### What to do
Write out again, unaltered, the lines from the start through the line containing "smooth_shaded(shell_mesh)".
***** Given entries *****
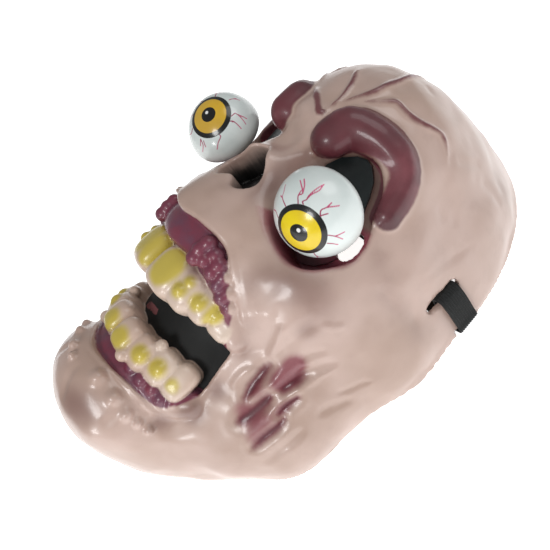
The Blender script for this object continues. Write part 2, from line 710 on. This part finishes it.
def smooth_shaded(mesh):
    mesh.polygons.foreach_set("use_smooth", [True] * len(mesh.polygons))


def store(mesh, layers):
    """Keeps one number a point under each name, for the paint to read."""
    for name, values in layers.items():
        layer = mesh.attributes.new(name, "FLOAT", "POINT")
        layer.data.foreach_set("value", np.asarray(values, np.float32))


mask_skin = piece_of("mask_shell_skin", points, faces.tolist())
triangles = 2 * len(faces)
if triangles > MOST_TRIANGLES:
    mask_skin.modifiers.new("thin", "DECIMATE").ratio = MOST_TRIANGLES / triangles
    work_out(mask_skin)
shell_mesh = mask_skin.data
smooth_shaded(shell_mesh)

# Mask shell: paint
# Airbrushed over the skin colour: maroon brows, sockets, veins and wounds, purple gums, yellowed
# ivory teeth and a green-black mouth. Each layer's edge is a distance in millimetres.
YELLOW_PATCHES = [
    ((-2.2, -33.4, 93), (9, 10, 5)), ((14.4, -31.5, 94.4), (8.5, 11, 4.6)),
    ((-15, -32, 94), (7, 8, 5)), ((24.7, -34.8, 89.5), (4, 4, 4)),
    ((25.2, -29.1, 89), (3.2, 3.2, 3.4)), ((32.7, -32.2, 83), (4.4, 4.4, 4)),
    ((37.2, -30.8, 76.4), (5, 6.4, 4)), ((-5.5, -73.5, 79), (6, 6.4, 6)),
    ((9.5, -73, 79.5), (6, 5.6, 5)), ((22.4, -69.6, 75), (4.6, 4.6, 5)),
    ((31, -67.2, 69.2), (4.6, 4.6, 5)), ((38.4, -67.4, 62), (3, 3.2, 4)),
]
SHADES = [
    (19.3, 15.2, 93.6, 7, 0.5), (18.8, 23.9, 92.4, 7, 0.7), (16.1, 31.3, 93, 7, 0.7),
    (17.9, 41.3, 92.6, 8, 0.8), (17, 48, 93.5, 6, 0.8), (7, 11.1, 98.9, 6, 0.3),
    (47.6, -33, 56.4, 6, 0.4), (47, -21.9, 68.7, 7, 0.4), (40.7, -13.1, 80.4, 7, 0.4),
    (46.1, -70.6, 47.8, 7, 1.1), (47.9, -54.7, 49.9, 6, 0.9), (40.4, -85.1, 50.4, 6, 0.9),
    (21.3, -111, 74.5, 10, 0.5), (27.2, -101.8, 73.7, 9, 0.5), (17.5, -106.2, 79.1, 8, 0.4),
    (64, -7.5, 59, 6, 0.5), (62, 7.6, 68, 10, 0.35), (55.2, 0.8, 75.6, 9, 0.4),
    (45.2, -4.7, 80.9, 9, 0.3), (68.8, 29.5, 48.7, 7, 0.25), (73.5, 31.1, 38.2, 7, 0.35),
    (78.9, 31.2, 23.8, 8, 0.3), (60.7, 37.1, 59.9, 6, 0.3), (57.6, 88.8, 40.5, 10, 0.35),
    (54.8, 42.6, 66.9, 5, 0.3), (9.7, 88.5, 91.9, 8, 0.2), (20, 82, 88, 6, 0.3),
    (51.1, 109, 23.6, 12, 0.3), (70, 59.3, 36.6, 6, 0.25), (66, -48, 30, 9, 0.35),
    (67, 4.4, 58, 15, 0.4), (47.6, -33.4, 59.6, 10, 0.3), (63.7, 34.1, 56.1, 15, 0.3),
    (63, 66, 47.9, 15, 0.3), (50.8, 0.1, 78.8, 11, 0.35), (57, 11.6, 73.6, 9, 0.25),
]
STAINS = [
    (62.3, -29.9, 43.3, 5, 1.1), (64.2, -23.3, 44.7, 5.6, 1.2), (63.5, -18.5, 47, 4.8, 0.9),
    (58.4, -51.1, 40.3, 5.4, 0.75), (66.8, -45.5, 35.7, 6.6, 0.6), (65, -53, 34, 6.8, 0.6),
    (58, -40, 44.5, 4.8, 0.75), (68, -36, 35.5, 4.4, 0.55), (67.5, -57, 29.5, 4.4, 0.4),
]

BOTH_SIDES_FROM = 10
MOUTH_PATCH = [(-13.4, -58.1, 65.1), (-5.9, -56.6, 67.3), (-0.5, -55.6, 68)]
MOUTH_PATCH_WIDTH = 3.6

places = np.empty(3 * len(shell_mesh.vertices))
shell_mesh.vertices.foreach_get("co", places)
points = places.reshape(-1, 3) / MM - SHIFT
mirrored = both_sides(points)
base = in_batches(skin, points)
lift = in_batches(lambda p: relief(p, skin(p)), points)
inside = hollow(points, base, lift) < 0.25
mouth = mouth_at(points)
across, up, out = socket_frame(points)
socket_wall = socket_at(across, up, out)


def spots(places):
    """Soft round spots, added up: each a centre, a radius and a strength."""
    total = np.zeros(len(points))
    for *centre, radius, strength in places:
        q = mirrored - centre
        total += strength * np.exp(-(q * q).sum(1) / radius ** 2)
    return total


def along_paths(paths, p):
    return np.min([beside(p, path, width, base) - width for path, width in paths], axis=0)


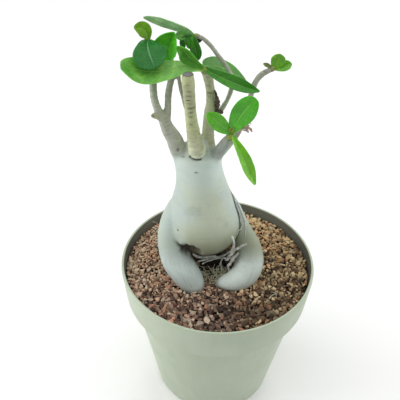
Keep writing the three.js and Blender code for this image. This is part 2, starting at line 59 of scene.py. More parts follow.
PLASTIC_DEEP = (0.385, 0.45, 0.33, 1)
PLASTIC_DUST_AND_SHADE = (0.10, 0.095, 0.08, 1)


def finish(name, roughness, **sockets):
    """A new material with a Principled shader whose constants are set on its own sockets."""
    look = bpy.data.materials.new(name)
    look.use_nodes = True
    shader = look.node_tree.nodes["Principled BSDF"]
    shader.inputs["Roughness"].default_value = roughness
    for socket, value in sockets.items():
        shader.inputs[socket.replace("_", " ")].default_value = value
    return look


def put(look, kind, wires, out=0, **settings):
    """Adds a shader node, wires it up, and gives back one of its outputs."""
    node = look.node_tree.nodes.new("ShaderNode" + kind)
    for name, value in settings.items():
        setattr(node, name, value)
    for socket, value in wires.items():
        if isinstance(value, bpy.types.NodeSocket):
            look.node_tree.links.new(value, node.inputs[socket])
        else:
            node.inputs[socket].default_value = value
    return node.outputs[out]


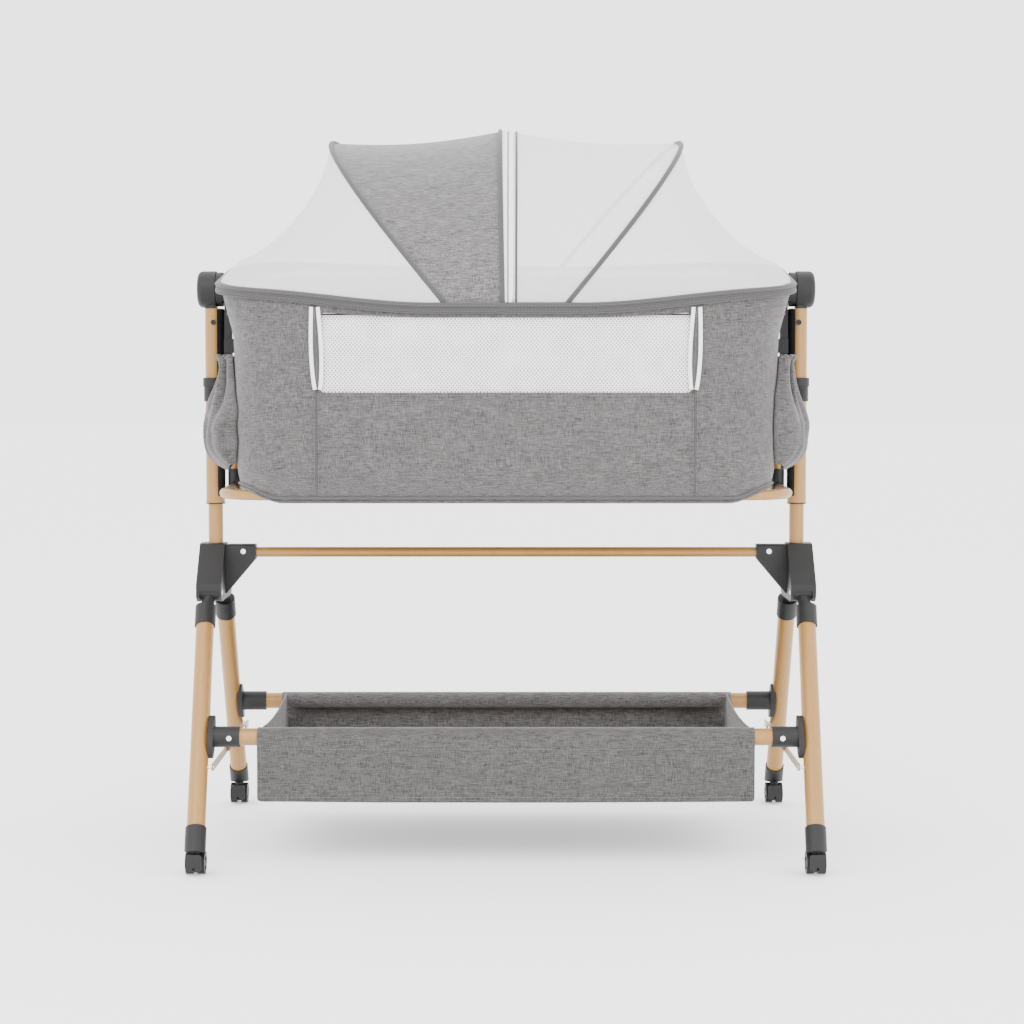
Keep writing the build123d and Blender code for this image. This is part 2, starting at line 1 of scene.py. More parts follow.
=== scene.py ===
"""Bedside bassinet on its stand: fabric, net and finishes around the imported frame. Metres, +Z up."""
import json
import math

import bpy
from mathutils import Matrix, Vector, noise


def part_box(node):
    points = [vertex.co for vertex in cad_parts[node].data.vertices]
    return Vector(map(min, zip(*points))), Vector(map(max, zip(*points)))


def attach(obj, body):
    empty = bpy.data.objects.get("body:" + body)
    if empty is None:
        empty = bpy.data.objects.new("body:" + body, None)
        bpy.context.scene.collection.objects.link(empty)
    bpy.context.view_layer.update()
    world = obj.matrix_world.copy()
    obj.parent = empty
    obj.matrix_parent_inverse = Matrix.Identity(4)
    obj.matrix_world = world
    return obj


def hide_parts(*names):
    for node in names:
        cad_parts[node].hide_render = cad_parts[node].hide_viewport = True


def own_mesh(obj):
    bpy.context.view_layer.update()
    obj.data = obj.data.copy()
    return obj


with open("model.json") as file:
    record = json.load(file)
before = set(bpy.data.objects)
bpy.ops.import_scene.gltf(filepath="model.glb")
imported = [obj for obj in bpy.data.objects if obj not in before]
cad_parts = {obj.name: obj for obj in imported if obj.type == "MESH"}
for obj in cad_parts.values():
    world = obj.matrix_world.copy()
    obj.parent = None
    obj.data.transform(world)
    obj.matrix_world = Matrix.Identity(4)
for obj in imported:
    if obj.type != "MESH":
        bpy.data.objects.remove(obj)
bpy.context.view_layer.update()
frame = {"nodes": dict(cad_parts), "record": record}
SIDES = ((-1, "left"), (1, "right"))

# Fabric body: height, half length, half width, corner radius, as in the CAD tub
TUB = [
    (0.590, 0.412, 0.246, 0.066),
    (0.600, 0.427, 0.252, 0.076),
    (0.618, 0.435, 0.257, 0.084),
    (0.640, 0.440, 0.262, 0.088),
    (0.860, 0.445, 0.264, 0.090),
    (0.950, 0.470, 0.266, 0.100),
    (1.005, 0.470, 0.266, 0.100),
]
WALL_Z = 0.76
FRONT_WALL_Y = -0.264
RIM_MID_Z = 0.944
RIM_SLOPE = 0.147
RIM_END_RISE = 0.024
BODY_BOTTOM = 0.590
END_BOTTOM = 0.6115
WINDOW_HALF = 0.298
WINDOW_LOW, WINDOW_HIGH = 0.766, 0.886
WINDOW_HEM = 0.004

# Canopy arches: base X, top X, top Z, half width at the base
ARCH_SIDE = (-0.096, -0.296, 1.184, 0.263)
ARCH_CENTRE = (-0.005, -0.010, 1.204, 0.263)
ARCH_TEETH = (0.0035, 0.0035, 1.2036, 0.263)
ARCH_ZIP_EDGE = (0.0115, 0.012, 1.2034, 0.263)
ARCH_TRIM = (0.0165, 0.0175, 1.2032, 0.263)

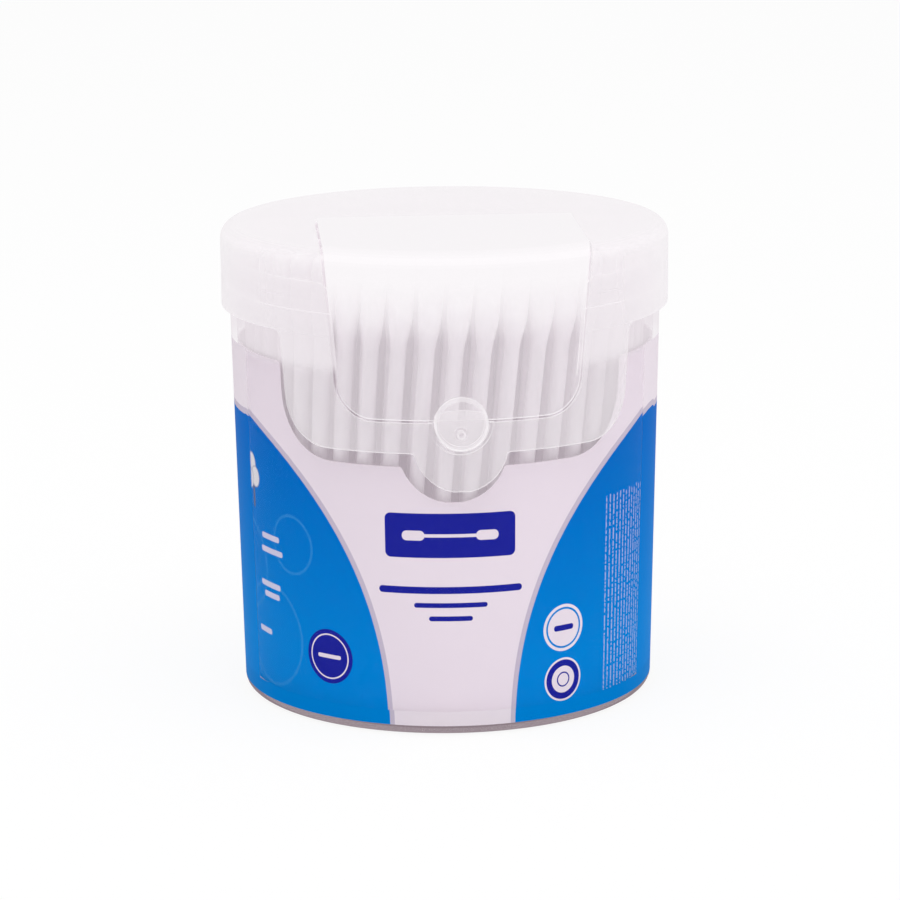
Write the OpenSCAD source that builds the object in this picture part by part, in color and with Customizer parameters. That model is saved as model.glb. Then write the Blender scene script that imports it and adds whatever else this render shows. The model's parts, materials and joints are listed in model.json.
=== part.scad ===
// Cotton swab tub: a clear cup, a printed card sleeve, a milky snap lid with a tip-up flap,
// and the swabs that stand in it.
// Millimetres, +Z up, origin at the centre of the base on the table. The flap faces -Y.

/* [Swabs] */
// Number of rings that the swabs stand in
swab_rings = 8; // [6:1:9]
// Length of a swab from tip to tip
swab_len = 77.4; // [70:0.2:84]
// Diameter of a stick
stick_d = 2.6; // [2:0.1:2.8]
// Diameter of a cotton tip
tip_d = 4.1; // [3.8:0.1:5]
// Length of a cotton tip
tip_len = 15; // [11:0.5:16]
// Length of the part of a tip that has its full diameter, with its round end
tip_full_len = 8.6; // [5:0.2:9]
// Thickness of the cotton where a tip ends on its stick
tip_end_t = 0.3; // [0.2:0.05:0.5]
// Cotton over the end of the stick
tip_cover = 1.2; // [0.8:0.1:2]
// Turn of the bundle from its foot to its head, in degrees
bundle_twist = 13; // [4:0.5:14]
// How much more the right side of the bundle turns than its middle, in degrees
bundle_swing = 3; // [0:0.2:3]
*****
### Exercise solution
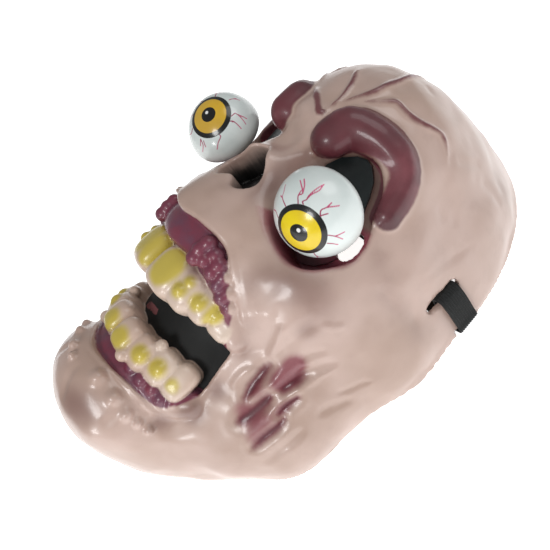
The Blender script for this object continues. Write part 2, from line 710 on. This part finishes it.
def smooth_shaded(mesh):
    mesh.polygons.foreach_set("use_smooth", [True] * len(mesh.polygons))


def store(mesh, layers):
    """Keeps one number a point under each name, for the paint to read."""
    for name, values in layers.items():
        layer = mesh.attributes.new(name, "FLOAT", "POINT")
        layer.data.foreach_set("value", np.asarray(values, np.float32))


mask_skin = piece_of("mask_shell_skin", points, faces.tolist())
triangles = 2 * len(faces)
if triangles > MOST_TRIANGLES:
    mask_skin.modifiers.new("thin", "DECIMATE").ratio = MOST_TRIANGLES / triangles
    work_out(mask_skin)
shell_mesh = mask_skin.data
smooth_shaded(shell_mesh)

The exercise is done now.